Por sua vez o art. 10° prescreve que: "Sem prejuízo do n.º 1 do artigo 4.º, o requerimento para a obtenção da licença de ocupação do espaço público com toldos, alpendres e sanefas deve ser acompanhado de fotografia, desenho e respectiva memória descritiva com indicações das dimensões, materiais e cores pretendidas.", sendo que "A ocupação do espaço público sem alvará de licença válido, ou em desconformidade com as condições nele fixadas constitui contra-ordenação punível com coima de montante variável entre 0,5 e 5 vezes o salário mínimo nacional (SMN) (n.º 1 do art. 21°).

O direito do urbanismo é constituído pelo conjunto de normas e institutos públicos que, no quadro das directivas e orientações definidas pelo ordenamento do território, se destinam a promover o desenvolvimento e a conservação cultural da urbe (cfr. neste sentido o Ac. deste Tribunal de 21.03.2019, Proc. n.º 037/18).
Ora, a colocação de "alpendre" ou "sanefa" na fachada do estabelecimento sem a respectiva licença municipal, constitutiva da contraordenação por violação do art. 3°, n.º 1 e 10° do Regulamento, não se integra no conceito de matéria respeitante a urbanismo, antes integrando a regulação da utilização do espaço público do Município do Seixal. E, não existindo expressa disposição em contrário, a impugnação contenciosa relativa a esta matéria tipificada em sede de ilícito de mera ordenação social está excluída da previsão do art. 4º, n.º 1, al. l) do ETAF e, da competência dos tribunais administrativos (cfr., em situação idêntica à presente, o Ac. de 19.06.2019, Proc. 10/19).
Pelo exposto, acordam em julgar que a competência para a referida impugnação judicial cabe aos tribunais da jurisdição comum, concretamente ao Tribunal Judicial da Comarca de Lisboa - Juízo Local Criminal do Seixal.
Sem custas.
Lisboa, 03 de Novembro de 2020. – Teresa Maria Sena Ferreira de Sousa (relatora) - Maria dos Prazeres Couceiro Pizarro Beleza.
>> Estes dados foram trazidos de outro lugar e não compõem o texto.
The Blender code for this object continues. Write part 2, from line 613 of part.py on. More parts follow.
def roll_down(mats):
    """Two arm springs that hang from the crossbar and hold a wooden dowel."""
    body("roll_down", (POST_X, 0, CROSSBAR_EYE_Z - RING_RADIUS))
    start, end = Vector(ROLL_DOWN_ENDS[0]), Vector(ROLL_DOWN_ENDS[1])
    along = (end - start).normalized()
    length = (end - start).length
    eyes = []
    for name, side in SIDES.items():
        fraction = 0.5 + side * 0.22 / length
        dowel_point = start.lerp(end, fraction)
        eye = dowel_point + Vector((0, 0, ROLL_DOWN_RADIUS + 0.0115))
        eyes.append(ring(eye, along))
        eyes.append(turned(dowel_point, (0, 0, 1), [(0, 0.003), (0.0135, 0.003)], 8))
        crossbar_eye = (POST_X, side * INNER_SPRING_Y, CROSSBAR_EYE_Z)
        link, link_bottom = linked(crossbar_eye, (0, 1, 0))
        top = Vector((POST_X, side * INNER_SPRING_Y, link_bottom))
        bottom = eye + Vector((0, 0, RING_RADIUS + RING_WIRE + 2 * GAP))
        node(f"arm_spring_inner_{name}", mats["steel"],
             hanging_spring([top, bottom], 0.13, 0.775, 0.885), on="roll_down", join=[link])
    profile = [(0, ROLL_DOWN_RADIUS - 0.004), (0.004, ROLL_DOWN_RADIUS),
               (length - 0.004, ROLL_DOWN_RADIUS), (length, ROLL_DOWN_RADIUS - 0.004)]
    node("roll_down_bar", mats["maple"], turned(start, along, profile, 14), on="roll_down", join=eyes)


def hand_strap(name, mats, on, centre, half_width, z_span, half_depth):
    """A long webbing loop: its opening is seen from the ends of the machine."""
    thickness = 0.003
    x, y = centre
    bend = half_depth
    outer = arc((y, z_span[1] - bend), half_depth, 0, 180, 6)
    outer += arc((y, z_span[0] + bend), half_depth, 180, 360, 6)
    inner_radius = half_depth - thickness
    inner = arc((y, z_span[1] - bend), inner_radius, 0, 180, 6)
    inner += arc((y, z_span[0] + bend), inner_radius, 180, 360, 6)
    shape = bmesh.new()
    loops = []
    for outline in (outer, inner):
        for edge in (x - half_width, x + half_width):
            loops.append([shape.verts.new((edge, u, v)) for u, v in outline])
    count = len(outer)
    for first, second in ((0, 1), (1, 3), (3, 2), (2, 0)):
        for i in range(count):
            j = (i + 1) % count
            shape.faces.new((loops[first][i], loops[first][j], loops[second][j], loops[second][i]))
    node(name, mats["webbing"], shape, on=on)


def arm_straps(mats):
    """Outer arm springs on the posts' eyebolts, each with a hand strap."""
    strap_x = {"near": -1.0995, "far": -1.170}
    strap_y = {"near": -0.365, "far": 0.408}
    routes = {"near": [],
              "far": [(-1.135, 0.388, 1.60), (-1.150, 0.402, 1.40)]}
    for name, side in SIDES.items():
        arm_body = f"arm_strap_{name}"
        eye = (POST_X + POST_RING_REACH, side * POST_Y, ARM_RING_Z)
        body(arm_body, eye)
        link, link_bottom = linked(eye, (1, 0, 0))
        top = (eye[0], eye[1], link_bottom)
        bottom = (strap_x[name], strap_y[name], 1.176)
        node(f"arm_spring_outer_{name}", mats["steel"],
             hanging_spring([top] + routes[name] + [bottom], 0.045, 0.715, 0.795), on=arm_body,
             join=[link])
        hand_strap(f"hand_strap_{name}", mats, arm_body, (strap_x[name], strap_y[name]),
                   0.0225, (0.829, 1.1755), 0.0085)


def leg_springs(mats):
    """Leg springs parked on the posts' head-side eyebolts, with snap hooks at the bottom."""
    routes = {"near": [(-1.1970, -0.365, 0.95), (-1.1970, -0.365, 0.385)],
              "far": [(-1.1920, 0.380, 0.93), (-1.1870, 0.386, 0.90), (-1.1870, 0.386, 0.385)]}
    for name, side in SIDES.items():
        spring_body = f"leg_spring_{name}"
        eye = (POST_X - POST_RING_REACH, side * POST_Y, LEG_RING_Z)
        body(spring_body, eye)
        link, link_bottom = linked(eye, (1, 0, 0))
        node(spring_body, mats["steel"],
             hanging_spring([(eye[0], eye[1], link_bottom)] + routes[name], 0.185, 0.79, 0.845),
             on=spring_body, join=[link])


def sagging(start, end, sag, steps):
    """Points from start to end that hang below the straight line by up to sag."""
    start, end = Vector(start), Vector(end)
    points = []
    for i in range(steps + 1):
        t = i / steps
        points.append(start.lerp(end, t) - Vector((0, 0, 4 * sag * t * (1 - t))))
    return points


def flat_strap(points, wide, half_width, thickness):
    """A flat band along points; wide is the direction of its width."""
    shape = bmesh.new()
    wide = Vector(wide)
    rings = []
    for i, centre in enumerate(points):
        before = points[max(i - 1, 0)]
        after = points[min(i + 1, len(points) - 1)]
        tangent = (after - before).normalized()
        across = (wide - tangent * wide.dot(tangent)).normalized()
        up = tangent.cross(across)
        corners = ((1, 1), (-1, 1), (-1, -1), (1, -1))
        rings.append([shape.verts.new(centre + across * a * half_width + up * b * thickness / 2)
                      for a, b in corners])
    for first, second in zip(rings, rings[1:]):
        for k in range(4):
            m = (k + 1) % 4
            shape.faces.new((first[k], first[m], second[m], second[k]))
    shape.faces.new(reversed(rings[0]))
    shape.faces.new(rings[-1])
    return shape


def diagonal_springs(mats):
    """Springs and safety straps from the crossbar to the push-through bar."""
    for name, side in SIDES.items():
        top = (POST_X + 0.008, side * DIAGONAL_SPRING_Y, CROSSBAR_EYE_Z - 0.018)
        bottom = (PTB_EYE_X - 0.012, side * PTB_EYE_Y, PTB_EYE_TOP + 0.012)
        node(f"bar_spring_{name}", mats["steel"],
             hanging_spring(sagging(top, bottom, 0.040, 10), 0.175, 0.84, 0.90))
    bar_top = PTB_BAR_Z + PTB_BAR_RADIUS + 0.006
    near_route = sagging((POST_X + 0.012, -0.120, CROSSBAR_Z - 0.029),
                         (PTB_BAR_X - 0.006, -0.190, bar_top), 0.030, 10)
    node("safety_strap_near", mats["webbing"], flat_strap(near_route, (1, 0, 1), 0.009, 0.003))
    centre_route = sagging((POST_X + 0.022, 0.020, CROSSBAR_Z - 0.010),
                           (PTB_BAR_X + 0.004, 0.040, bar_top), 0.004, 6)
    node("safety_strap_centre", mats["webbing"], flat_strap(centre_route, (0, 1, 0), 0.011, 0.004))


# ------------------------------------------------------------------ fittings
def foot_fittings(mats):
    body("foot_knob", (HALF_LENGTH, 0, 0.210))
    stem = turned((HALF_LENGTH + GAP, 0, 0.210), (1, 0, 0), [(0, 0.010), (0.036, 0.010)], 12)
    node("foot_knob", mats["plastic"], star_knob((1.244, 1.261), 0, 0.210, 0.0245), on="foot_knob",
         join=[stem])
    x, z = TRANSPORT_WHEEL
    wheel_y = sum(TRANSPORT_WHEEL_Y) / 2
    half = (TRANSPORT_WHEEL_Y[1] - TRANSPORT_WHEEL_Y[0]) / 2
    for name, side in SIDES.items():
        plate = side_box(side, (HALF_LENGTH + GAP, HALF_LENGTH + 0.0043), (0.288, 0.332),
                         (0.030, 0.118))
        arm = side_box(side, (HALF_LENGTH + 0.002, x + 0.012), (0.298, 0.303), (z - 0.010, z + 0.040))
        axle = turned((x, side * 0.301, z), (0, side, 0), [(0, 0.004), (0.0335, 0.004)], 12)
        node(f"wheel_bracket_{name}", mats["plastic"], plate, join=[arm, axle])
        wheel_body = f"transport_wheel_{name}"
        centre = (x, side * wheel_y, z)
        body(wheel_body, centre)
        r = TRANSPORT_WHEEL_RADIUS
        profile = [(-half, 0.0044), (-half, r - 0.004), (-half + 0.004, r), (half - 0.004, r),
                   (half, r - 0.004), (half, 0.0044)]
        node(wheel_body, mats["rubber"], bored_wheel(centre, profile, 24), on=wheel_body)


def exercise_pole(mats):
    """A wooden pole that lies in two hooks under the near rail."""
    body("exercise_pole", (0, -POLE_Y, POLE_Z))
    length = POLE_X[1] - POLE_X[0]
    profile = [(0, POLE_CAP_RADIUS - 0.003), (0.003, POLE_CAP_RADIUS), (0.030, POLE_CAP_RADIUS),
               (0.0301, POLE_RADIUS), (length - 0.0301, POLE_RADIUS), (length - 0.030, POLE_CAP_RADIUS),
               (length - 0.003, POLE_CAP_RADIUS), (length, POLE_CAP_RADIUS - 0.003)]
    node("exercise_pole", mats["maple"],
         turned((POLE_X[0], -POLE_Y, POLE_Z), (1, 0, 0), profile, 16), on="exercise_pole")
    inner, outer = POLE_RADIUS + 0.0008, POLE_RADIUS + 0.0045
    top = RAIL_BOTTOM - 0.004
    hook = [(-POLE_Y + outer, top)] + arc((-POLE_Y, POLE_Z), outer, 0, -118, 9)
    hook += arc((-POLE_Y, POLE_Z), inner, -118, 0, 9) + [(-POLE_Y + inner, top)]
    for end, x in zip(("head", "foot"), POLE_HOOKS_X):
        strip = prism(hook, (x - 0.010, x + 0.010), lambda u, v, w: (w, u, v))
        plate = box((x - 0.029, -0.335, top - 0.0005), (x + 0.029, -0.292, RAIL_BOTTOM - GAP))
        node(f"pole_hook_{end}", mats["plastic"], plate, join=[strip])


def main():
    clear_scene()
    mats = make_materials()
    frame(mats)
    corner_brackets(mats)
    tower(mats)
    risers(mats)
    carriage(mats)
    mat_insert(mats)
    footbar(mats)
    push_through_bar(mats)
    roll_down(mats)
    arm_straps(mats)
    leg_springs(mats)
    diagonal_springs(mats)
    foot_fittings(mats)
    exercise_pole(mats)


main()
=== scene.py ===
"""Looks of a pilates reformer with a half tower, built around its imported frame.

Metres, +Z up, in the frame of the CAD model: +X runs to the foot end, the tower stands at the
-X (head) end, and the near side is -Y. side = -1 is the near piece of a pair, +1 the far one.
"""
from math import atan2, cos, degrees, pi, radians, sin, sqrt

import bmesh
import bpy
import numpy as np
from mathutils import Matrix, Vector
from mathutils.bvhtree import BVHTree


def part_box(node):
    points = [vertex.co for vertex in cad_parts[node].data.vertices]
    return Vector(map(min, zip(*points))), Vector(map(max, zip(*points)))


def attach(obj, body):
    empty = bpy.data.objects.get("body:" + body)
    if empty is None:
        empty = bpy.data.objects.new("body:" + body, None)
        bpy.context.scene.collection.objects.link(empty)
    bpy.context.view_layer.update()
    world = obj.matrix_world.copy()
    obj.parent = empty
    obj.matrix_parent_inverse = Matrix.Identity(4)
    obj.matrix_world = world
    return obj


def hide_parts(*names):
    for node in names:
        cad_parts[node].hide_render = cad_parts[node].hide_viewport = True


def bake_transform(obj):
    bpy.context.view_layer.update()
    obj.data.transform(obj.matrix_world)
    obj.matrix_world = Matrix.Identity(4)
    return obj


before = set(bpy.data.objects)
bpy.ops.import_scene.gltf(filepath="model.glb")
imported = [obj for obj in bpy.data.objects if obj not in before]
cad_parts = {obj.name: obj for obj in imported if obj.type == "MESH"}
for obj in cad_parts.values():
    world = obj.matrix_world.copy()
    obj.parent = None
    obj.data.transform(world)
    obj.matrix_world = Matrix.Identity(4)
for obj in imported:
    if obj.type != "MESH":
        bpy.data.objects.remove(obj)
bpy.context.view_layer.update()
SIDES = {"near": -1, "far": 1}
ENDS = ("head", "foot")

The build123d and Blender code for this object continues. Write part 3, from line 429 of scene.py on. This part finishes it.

A presente decisão foi adoptada por unanimidade pela Conselheira Teresa Maria Sena Ferreira de Sousa (Relatora) e pela Senhora Conselheira Maria dos Prazeres Couceiro Pizarro Beleza e vai assinada apenas pela relatora, com o assentimento (voto de conformidade) da Senhora Conselheira Adjunta, de harmonia com o disposto no artigo 15°-A do D L nº 10-A/2020, de 13 de Março, aditado pelo D L nº 20/2020, de 1 de Maio.